You also won’t find any tired tweezer food here; the Meat Carnival epitomizes a rebellion against fine dining. There’s no cutlery or plates. Guests are directed to eat with their hands. Though timid at first, attendees didn’t take long to adopt new table manners. They’d rush the chef stations, grab fistfuls of meat and drop them straight into their mouths. Finger-licking was rampant and encouraged.
The Meat Carnival concept originated in Israel in 2016. Chef Itamar Abramovitch, an Israeli native and owner of the Blossom Catering Co. in Napa, brought it to the U.S. in 2023. He started with a test run in Austin, Texas, before launching the first California carnival in Livermore last June. The event has grown quickly, mostly via word of mouth and social media, with many guests coming from out of state and even out of the country.
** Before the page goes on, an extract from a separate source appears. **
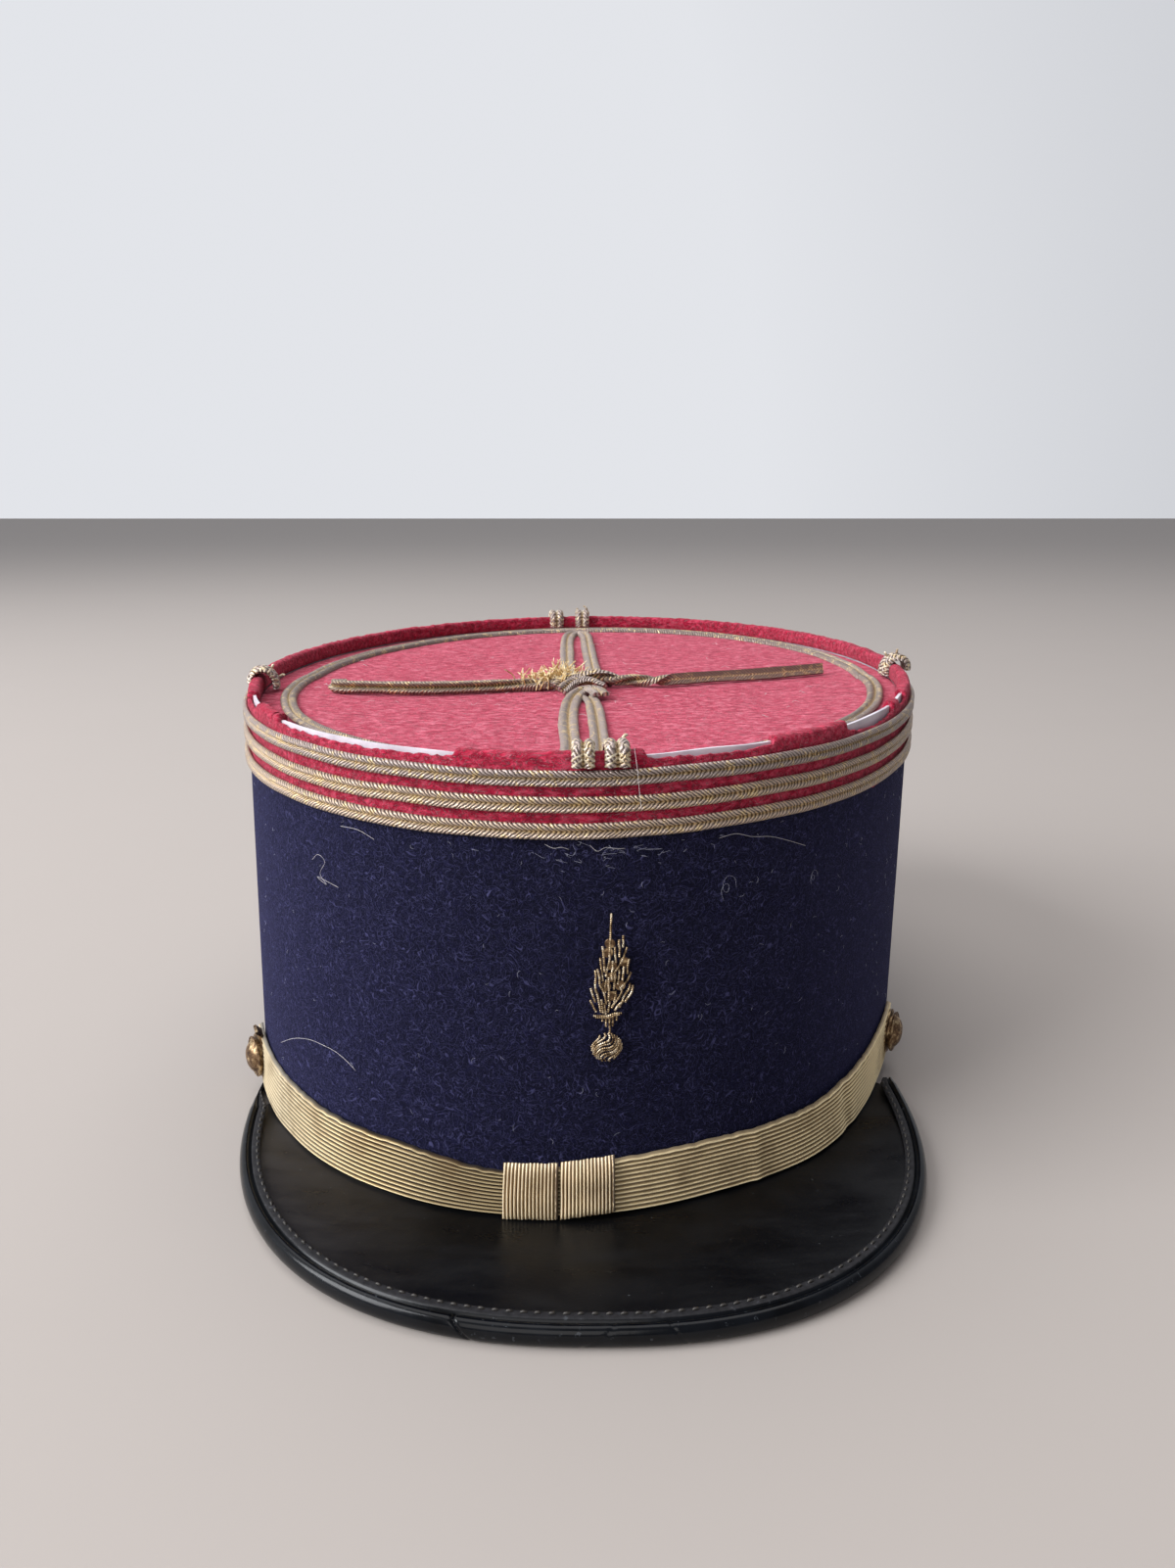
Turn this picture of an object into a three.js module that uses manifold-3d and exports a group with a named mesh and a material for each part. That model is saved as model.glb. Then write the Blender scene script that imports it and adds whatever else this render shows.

This year’s Meat Carnivals have all taken place at a secret location in Napa and sold out well in advance; expect to see tickets for the July event go on sale soon. Abramovitch said he’s working on securing a permanent Wine Country location.
Roughly 50 dishes were served on a recent Saturday at the last Meat Carnival, which means each chef’s station presented several recipes throughout the night. Ticket holders didn’t get a menu or schedule, and it was impossible to try every offering. Once an item was decimated by the crowd, it was gone for good. So only some attendees got to swoosh incredibly moist, roasted chicken through a tangy tahini, mango and chimichurri sauce. Others stumbled upon a fun twist on pulled pork nachos: brisket served with Parmesan
crisps, peach barbecue sauce and mint. And only the earliest arrivals had the chance to snag a date stuffed with smoked beef and drizzled with pomegranate glaze.
“We love introducing FOMO (Fear of Missing Out),” Abramovitch
said. “We take ‘all you can eat’ as a challenge and we will stuff you until you say, ‘No more, please.’”
There were some alternative dishes too, like faux gras, a take on foie gras made out of cashews
and yellowfin tuna scraped right from the fish’s ribs. Angel Montiel, an attendee from Green Valley (Solano County), declared the halibut crudo with pineapple and wasabi peas one of her favorite bites of the night. “This is the first time I’ve had halibut and my senses are like an explosion,” she said. “It makes me think of NASA. It’s like, ‘Pew! Pew! Pew!’”
Entertainment is taken as seriously as the food, said Abramovitch, who played the unofficial role of the Meat Carnival’s ringmaster. A live show preceded every dish, and the chefs often picked volunteers to help them cook. For the crudo, Abramovitch handed one woman a giant cleaver to chop up ingredients while he smacked a coconut with a mallet. Like at an orca show at SeaWorld, those in the front row found themselves in “the splash zone,” sprayed with flying juices. During another performance —
featuring a traditional Turkish kebab, a boombox and a singalong — the chef ordered the crowd to take a few steps back. Then he poured a sizzling pot of rendered beef fat over the pan, which erupted in smoke like a volcano science experiment.
“You can have great food all over the Bay Area. The diversity and quality of ingredients we have here are second to none,” said Abramovitch. “So the experience is the important part.”
The Meat Carnival facilitates an unusual intimacy between guests and the local chefs — including Mac BBQ, a Bay Area barbecue competition team — who are intentionally not of the celebrity variety. (The biggest name in attendance on this night was Bay Area barbecue master Jim Modesitt, who has been on several TV competition shows but was at the Meat Carnival as a guest.) Educational components — like a step-by-step demo of how to filet a fish — were accompanied by casual banter and innuendo. “The chefs are so cool. They’re really personal,” said Kevin Webster, a Napa local. “I like how interactive they are with you, and that they kind of talk s—, too.”
When Abramovitch’s volunteer got tired of pounding beef carpaccio with a mallet, for instance, he joked, “Are you usually done that quick?”
Just shy of 10 p.m., the remaining guests got to experience the Meat Carnival’s grand finale: raw Wagyu smothered with smoked caviar and bone marrow. Abramovitch called it “the Most Expensive Bite,” something that would be plated preciously at a fine dining restaurant, he argued, before he plopped greasy globs of the stuff into dozens of outstretched palms.